REQUEST:
Only the lines from the one with "3), inner.reshape(-1, 3)])" through the one with "if empty is" are to be restated, word for word, with both of them included.

▶

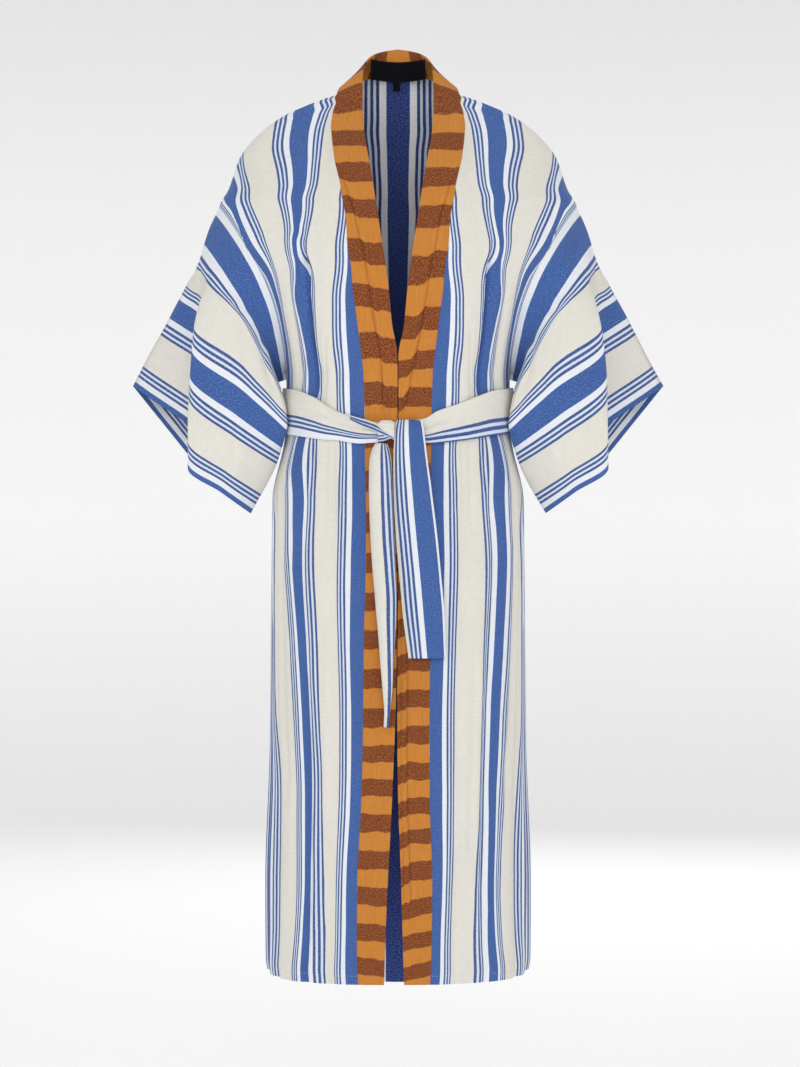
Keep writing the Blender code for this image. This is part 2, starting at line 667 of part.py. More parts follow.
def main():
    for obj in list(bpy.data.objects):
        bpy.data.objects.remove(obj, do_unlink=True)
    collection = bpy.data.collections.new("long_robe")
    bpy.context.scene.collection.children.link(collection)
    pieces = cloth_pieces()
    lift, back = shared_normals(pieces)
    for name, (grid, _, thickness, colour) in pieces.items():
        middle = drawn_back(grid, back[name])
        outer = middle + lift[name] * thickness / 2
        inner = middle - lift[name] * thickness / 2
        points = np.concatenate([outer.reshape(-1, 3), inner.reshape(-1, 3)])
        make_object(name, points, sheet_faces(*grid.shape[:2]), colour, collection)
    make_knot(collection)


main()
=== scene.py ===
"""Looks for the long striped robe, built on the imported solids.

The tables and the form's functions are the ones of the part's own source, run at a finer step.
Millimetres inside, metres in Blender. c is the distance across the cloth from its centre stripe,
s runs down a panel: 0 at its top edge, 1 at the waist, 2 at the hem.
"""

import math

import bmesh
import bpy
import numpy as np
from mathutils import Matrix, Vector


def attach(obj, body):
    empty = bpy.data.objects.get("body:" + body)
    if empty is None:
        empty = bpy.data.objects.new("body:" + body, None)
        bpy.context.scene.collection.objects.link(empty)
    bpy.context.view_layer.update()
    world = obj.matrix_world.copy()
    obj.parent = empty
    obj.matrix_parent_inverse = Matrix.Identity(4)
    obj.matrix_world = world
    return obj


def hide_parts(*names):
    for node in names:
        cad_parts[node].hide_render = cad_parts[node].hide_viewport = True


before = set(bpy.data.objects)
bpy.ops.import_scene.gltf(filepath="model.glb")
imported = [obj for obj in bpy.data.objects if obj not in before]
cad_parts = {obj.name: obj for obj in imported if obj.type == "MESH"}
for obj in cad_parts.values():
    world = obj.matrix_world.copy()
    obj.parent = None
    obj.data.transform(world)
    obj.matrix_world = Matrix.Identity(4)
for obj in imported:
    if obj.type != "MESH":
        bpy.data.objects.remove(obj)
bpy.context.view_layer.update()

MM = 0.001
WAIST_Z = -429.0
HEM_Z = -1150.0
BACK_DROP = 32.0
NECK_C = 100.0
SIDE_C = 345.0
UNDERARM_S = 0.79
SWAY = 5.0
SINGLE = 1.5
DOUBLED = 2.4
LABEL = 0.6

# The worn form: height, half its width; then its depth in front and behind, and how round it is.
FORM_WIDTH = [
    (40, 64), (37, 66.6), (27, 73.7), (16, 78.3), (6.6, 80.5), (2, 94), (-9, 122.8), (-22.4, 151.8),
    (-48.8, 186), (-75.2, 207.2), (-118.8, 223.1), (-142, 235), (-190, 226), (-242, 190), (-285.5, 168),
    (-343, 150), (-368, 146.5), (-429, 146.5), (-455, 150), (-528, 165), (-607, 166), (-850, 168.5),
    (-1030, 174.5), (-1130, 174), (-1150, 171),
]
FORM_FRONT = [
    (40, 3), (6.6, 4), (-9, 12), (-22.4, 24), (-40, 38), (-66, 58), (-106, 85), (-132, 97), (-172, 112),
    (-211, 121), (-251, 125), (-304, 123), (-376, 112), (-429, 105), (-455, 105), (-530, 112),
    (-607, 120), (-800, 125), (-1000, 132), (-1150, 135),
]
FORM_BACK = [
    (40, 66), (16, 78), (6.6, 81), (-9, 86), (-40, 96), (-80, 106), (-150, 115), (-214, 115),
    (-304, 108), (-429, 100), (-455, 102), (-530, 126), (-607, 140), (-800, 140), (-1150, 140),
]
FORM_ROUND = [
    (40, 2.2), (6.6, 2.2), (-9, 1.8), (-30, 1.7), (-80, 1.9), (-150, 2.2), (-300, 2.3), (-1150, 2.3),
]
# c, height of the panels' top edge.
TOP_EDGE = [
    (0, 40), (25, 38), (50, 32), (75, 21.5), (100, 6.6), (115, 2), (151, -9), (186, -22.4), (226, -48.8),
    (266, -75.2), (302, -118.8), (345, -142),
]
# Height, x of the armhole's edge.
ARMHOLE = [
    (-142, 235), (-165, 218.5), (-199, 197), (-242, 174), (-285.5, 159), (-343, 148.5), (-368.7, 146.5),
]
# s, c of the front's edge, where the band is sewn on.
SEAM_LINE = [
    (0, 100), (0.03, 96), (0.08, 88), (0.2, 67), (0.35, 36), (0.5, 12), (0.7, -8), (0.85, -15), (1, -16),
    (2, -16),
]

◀

SOLUTION TO THE EXERCISE:
        points = np.concatenate([outer.reshape(-1, 3), inner.reshape(-1, 3)])
        make_object(name, points, sheet_faces(*grid.shape[:2]), colour, collection)
    make_knot(collection)


main()
=== scene.py ===
"""Looks for the long striped robe, built on the imported solids.

The tables and the form's functions are the ones of the part's own source, run at a finer step.
Millimetres inside, metres in Blender. c is the distance across the cloth from its centre stripe,
s runs down a panel: 0 at its top edge, 1 at the waist, 2 at the hem.
"""

import math

import bmesh
import bpy
import numpy as np
from mathutils import Matrix, Vector


def attach(obj, body):
    empty = bpy.data.objects.get("body:" + body)
    if empty is None:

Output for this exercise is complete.